In the past, there were many competing tape formats, but most of these have largely given way to Linear Tape Open (LTO), which was developed as an open standard not controlled by any single vendor. IBM and Oracle still have their own proprietary formats while also supporting LTO.

LTO has been through multiple iterations, with LTO-7 introduced in 2015 delivering a native capacity of 6TB per cartridge, or up to 15TB with data compression. The next generation, LTO-8, is expected later this year or early next year, and is anticipated to boost native capacity to 16TB, with up to 32TB possible using compression.

IBM’s 3592 series of tape systems has likewise been through multiple iterations, but the firm has recently introduced the sixth generation in the shape of the TS1155 Tape Drive, which offers a native capacity of 15TB, or up to 45TB using the 3:1 compression ratio that IBM quotes for the technology.

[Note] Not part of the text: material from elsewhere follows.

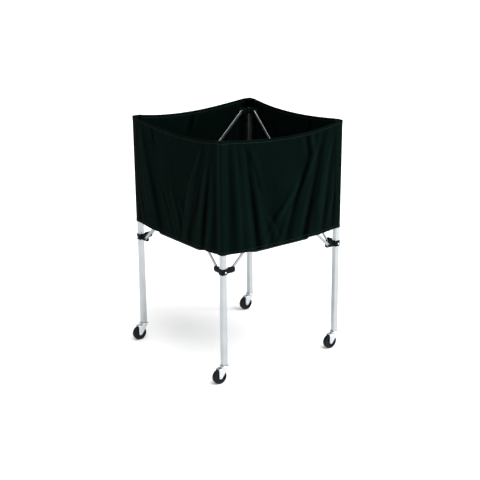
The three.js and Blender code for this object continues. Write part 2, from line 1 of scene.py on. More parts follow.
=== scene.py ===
# %% [markdown]
# # A folding ball cart
#
# The cart is a cloth hopper hung on four square tube legs. Crossed flat bars on each side let the
# frame close up like an umbrella, and each leg stands on a swivel caster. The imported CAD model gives
# every place and every motion. This lesson dresses it: soft cloth in place of stiff panels, rounded
# metal and plastic in place of faceted solids, and a finish for each material.

# %% Load the frame
import json
import math

import bmesh
import bpy
from mathutils import Matrix, Quaternion, Vector, noise


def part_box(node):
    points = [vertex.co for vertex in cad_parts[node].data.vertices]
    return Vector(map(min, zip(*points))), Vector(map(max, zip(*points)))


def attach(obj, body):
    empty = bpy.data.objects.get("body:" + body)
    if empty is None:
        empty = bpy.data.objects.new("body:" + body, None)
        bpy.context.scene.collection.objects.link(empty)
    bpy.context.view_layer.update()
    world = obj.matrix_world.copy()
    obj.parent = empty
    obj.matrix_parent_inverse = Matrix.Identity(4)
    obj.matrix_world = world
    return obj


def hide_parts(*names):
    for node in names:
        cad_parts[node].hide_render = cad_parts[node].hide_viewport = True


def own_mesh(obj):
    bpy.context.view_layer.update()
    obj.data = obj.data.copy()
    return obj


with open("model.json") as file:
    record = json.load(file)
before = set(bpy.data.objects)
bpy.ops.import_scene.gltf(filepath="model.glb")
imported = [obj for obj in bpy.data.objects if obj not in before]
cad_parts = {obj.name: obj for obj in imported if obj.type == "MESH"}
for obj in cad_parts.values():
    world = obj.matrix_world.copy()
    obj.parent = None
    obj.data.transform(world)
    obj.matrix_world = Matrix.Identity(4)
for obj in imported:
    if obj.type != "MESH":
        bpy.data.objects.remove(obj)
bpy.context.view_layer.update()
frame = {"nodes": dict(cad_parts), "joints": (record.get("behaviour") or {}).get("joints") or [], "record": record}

# %% [markdown]
# Sizes come first, so that everything later is placed from a few measured values. The legs, brackets
# and sliders are read from the frame. The rest repeats the sizes that the solids were drawn with.

# %% Sizes, in metres
TONGUE_REACH = 0.046  # from the middle of a leg to the pin of a bar
CORNERS = {"front_left": (-1, -1), "front_right": (1, -1), "rear_left": (-1, 1), "rear_right": (1, 1)}


def middle(node):
    low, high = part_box(node)
    return (low + high) / 2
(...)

There is no sign yet of an end to increased tape capacities. Most recently (July 2017) IBM and Sony have pushed the record tape density to 200Gbits per square inch in an experimental process which uses sputtering, new tape heads and lubricant. This could lead to a theoretical maximum of 330TB in a single standard palm-sized tape cartridge, half the size of a 60TB SSD.

Compatibility is a key concern for technologies that will be used for long-term archival of information. For this reason, the LTO Consortium enforces strict rules to ensure that any LTO drive can read cartridges from the two preceding generations as well as its own, and can write data to cartridges from the previous generation. IBM’s TS1155, for instance, supports existing JD and JC tape cartridges.

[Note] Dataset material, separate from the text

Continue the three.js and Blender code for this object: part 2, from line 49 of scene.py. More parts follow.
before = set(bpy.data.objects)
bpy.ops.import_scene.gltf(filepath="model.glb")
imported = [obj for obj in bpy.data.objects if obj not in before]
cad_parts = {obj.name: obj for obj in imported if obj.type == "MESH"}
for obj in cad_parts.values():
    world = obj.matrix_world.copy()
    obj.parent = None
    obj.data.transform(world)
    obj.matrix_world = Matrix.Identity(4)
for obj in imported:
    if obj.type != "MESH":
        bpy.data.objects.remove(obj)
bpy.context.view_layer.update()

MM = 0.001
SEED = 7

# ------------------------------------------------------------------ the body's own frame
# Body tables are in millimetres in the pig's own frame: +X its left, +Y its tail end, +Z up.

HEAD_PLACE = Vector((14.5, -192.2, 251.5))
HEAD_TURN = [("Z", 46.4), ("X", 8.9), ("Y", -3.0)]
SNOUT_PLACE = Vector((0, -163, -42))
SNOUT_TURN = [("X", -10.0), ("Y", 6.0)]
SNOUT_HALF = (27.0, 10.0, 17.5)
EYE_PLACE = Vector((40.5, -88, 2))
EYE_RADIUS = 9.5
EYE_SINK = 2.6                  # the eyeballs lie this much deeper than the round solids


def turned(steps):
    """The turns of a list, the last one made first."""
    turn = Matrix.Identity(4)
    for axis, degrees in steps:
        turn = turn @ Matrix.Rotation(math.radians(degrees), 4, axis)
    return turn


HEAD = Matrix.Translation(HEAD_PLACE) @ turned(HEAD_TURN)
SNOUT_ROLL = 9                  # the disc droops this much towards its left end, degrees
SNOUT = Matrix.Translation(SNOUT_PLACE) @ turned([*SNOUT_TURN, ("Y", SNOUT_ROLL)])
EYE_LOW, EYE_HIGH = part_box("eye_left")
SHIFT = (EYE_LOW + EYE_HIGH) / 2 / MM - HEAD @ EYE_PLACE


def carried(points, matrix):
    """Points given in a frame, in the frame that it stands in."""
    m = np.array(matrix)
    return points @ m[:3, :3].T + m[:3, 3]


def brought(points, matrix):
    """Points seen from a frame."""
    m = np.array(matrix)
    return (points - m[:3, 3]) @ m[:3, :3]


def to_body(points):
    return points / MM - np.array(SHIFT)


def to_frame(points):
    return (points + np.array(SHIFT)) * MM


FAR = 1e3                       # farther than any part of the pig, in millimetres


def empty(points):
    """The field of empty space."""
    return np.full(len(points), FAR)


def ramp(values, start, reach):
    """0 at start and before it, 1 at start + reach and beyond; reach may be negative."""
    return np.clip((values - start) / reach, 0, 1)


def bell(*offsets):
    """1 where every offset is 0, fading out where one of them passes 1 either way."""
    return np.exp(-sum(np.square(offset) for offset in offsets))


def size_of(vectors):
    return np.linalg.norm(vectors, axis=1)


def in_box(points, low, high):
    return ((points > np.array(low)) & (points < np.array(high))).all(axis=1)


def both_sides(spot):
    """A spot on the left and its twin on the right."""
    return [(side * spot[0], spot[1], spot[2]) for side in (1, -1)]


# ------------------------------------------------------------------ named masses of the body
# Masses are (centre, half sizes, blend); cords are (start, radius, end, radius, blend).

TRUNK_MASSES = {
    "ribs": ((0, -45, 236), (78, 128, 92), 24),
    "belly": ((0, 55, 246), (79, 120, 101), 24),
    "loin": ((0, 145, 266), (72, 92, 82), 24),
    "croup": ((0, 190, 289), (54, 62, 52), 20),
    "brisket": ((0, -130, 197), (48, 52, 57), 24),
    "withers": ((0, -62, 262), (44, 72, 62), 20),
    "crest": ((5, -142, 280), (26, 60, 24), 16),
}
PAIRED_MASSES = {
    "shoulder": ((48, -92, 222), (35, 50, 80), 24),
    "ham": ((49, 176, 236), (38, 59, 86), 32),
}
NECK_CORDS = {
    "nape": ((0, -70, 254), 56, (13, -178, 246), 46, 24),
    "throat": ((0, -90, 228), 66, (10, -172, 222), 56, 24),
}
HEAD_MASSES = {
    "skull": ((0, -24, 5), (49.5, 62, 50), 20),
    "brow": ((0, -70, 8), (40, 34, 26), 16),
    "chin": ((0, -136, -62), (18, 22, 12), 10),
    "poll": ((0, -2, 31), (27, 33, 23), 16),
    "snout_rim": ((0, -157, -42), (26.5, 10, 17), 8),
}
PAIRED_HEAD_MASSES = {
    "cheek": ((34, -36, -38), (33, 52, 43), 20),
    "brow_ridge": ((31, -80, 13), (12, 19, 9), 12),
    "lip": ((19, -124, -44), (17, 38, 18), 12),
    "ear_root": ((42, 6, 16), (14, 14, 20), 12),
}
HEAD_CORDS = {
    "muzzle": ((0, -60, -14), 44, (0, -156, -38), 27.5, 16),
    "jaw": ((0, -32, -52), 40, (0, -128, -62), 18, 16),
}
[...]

If tape vendors can continue to boost storage density, and keep the price per gigabyte of tape at rock-bottom levels, there is no reason why the old medium should not continue for several more decades for backup and archive.

“An enterprise with just less than a petabyte of data should focus on disk-based backup and archive. Greater than that, and I’d be looking at how and where tape could possibly play,” said Longbottom.